He cleared his throat *cough cough* and stared at us all. He looked more like an English teacher with his thick glasses and neatly trimmed beard than a corporate uberboss, but any lingering doubts about his lack of humanity were erased when he began speaking.
"There will be," he began, and a stream of small black flies flew from his mouth as he spoke, "a 45 day period where those of you above the age of 55 may opt to leave the company and receive continued health care coverage for the period of one year, or until you find yourselves another job someplace else.
"Come September," he said, and a foul sulphurous stench became noticeable, "there will be significant steps made towards automation.

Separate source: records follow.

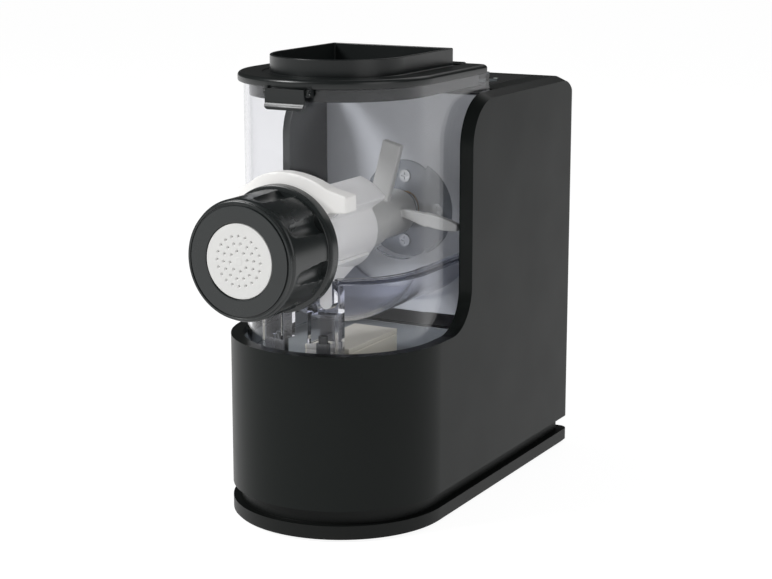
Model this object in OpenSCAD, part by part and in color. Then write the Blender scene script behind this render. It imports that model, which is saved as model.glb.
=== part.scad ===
// Electric pasta maker: a black housing with a D-shaped plan, a clear mixing bowl
// held between its two cheeks, and a screw press that pushes the dough through a die.
// Lengths are in millimetres. Y = 0 is the front of the housing until stand() centres it.

/* [Housing] */
// Width of the housing across its two cheeks
body_w = 135; // [134:0.5:136]
// Depth of the housing from its round front to the rear cover
body_d = 263; // [262:0.5:266]
// Height of the tower over the surface the machine stands on
tower_top = 253.5; // [252:0.5:256]
// Height of the rim around the bowl
rim_top = 112; // [111:0.5:113]
// Distance from the front of the housing to the front edge of the cheeks
cheek_front = 105; // [103:0.5:107]
// Radius of the hollow curve at the foot of each cheek
cheek_foot_r = 25; // [20:1:28]
// Radius of the round front corner at the top of each cheek
cheek_nose_r = 31; // [26:1:33]
// Radius of the round corner at the top of the back
back_corner_r = 20; // [16:1:22]
// Thickness of the moulded walls
wall = 3; // [2.6:0.1:3.2]

/* [Foot] */
// Height of the top of the foot flange
foot_top = 10.2; // [9.8:0.1:11]
// Height of the lower edge of the housing
skirt_z = 19.1; // [18.8:0.1:19.6]
// How far the neck over the foot is set in
neck_inset = 5; // [4.5:0.5:6]
// How far the rubber feet stand out of the foot
foot_gap = 1.5; // [1.2:0.1:2]

/* [Bowl] */
// Outer radius of the round front of the bowl
bowl_r = 57.5; // [57:0.1:58]
// Wall thickness of the bowl
bowl_t = 2.5; // [2.2:0.1:2.8]
// Distance from the front of the housing to the outside of the bowl's back wall
bowl_back = 150.5; // [150:0.1:151]
// Height of the top edge of the bowl
bowl_top = 264.2; // [264:0.1:264.3]
// Inner radius of the mixing trough
trough_r = 53; // [52.8:0.1:53.2]
// Height of the ledge between the trough and the bowl wall
ledge_z = 154; // [152:0.5:156]

/* [Press] */
// Height of the press axis
axis_z = 174.7; // [174:0.1:175]
// Outer radius of the press tube
tube_r = 21.5; // [21.4:0.1:21.6]
// Inner radius of the press tube
tube_bore_r = 18.2; // [18.1:0.1:18.4]
// How far the front of the cap nut stands out of the housing front
nut_reach = 47.2; // [47:0.1:47.6]
// Radius of the rear flange of the cap nut
nut_flange_r = 36.8; // [36.5:0.1:37]
// Number of grip flutes around the cap nut
nut_flutes = 8; // [6:1:9]
// Radius of the face of the die
die_r = 21.3; // [21.1:0.1:21.5]
// Diameter of one hole of the die
die_hole_d = 1.6; // [1.2:0.1:1.8]
// Pitch of the press screw
screw_pitch = 22; // [20:1:26]

/* [Lid] */
// Radius of the round front of the lid
lid_r = 61; // [60.5:0.1:61.5]
// Height of the top of the lid flange
lid_top = 269.7; // [269.5:0.1:270.5]
// Height of the top of the filling collar
collar_top = 279.5; // [278:0.5:282]
// Outer radius of the round front of the filling collar
collar_r = 42; // [41:0.5:43]

/* [Drive] */
// Teeth on each of the two large gears
wheel_teeth = 60; // [60]
// Teeth on each of the two small gears
pinion_teeth = 15; // [15]
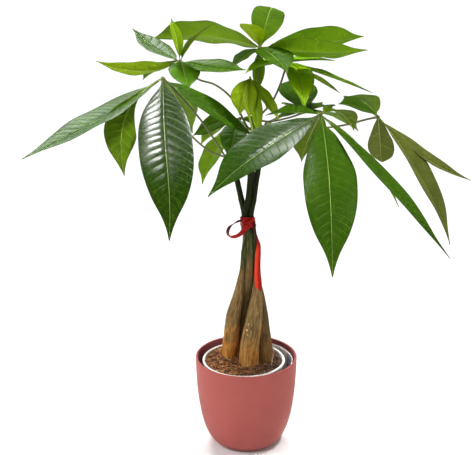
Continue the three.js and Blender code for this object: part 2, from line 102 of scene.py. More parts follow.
def path_length(dense):
    return float(np.linalg.norm(np.diff(dense, axis=0), axis=1).sum())


def unit(vectors):
    return vectors / np.linalg.norm(vectors, axis=-1, keepdims=True)


def along(pairs, place):
    """A value read from a short list of [place, value] pairs, straight between them."""
    return np.interp(place, [a for a, _ in pairs], [b for _, b in pairs])


def rounded(pairs, place):
    """As along, but smooth through the pairs."""
    x = np.array([a for a, _ in pairs], float)
    y = np.array([b for _, b in pairs], float)
    slope = np.gradient(y, x)
    slope[1:-1] = np.where(np.diff(y)[:-1] * np.diff(y)[1:] <= 0, 0, slope[1:-1])
    i = np.clip(np.searchsorted(x, place, side="right") - 1, 0, len(x) - 2)
    h = x[i + 1] - x[i]
    t = np.clip((place - x[i]) / h, 0, 1)
    rise = (2 * t**3 - 3 * t**2 + 1) * y[i] + (3 * t**2 - 2 * t**3) * y[i + 1]
    return rise + h * ((t**3 - 2 * t**2 + t) * slope[i] + (t**3 - t**2) * slope[i + 1])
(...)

"Following this period of automation and early retirement," he continued, black ooze beginning to seep from his nostrils, ears, and the corners of his eyes, "positions will be merged or eliminated entirely. You will not be safe. Your families will not be safe. You will be fucked, royally and totally, especially if you make more than $30,000 a year. Not all of you will be sacrificed for greater corporate profits, however, and we won't tell you right now who will and who will not be. If we did, those of you who are going to be fired would perhaps attempt to find other jobs now, leaving us with an employee vacuum that would hurt our massive broadcasting profits. As such, we're going to string you all along for the next four months until we're prepared to lop your heads off, and then we'll carry on without you, and bathe naked in tubs of money from our bonuses.
"Any questions?" he asked. A lone hand timidly rose, and fell again as a shot rang out. The body collapsed to the studio floor, and Hop-a-Long put the smoking gun back into his shoulder holster. "Any further questions?"
"No one escapes from Stalag 17," he said. "Unless we fire your sorry asses."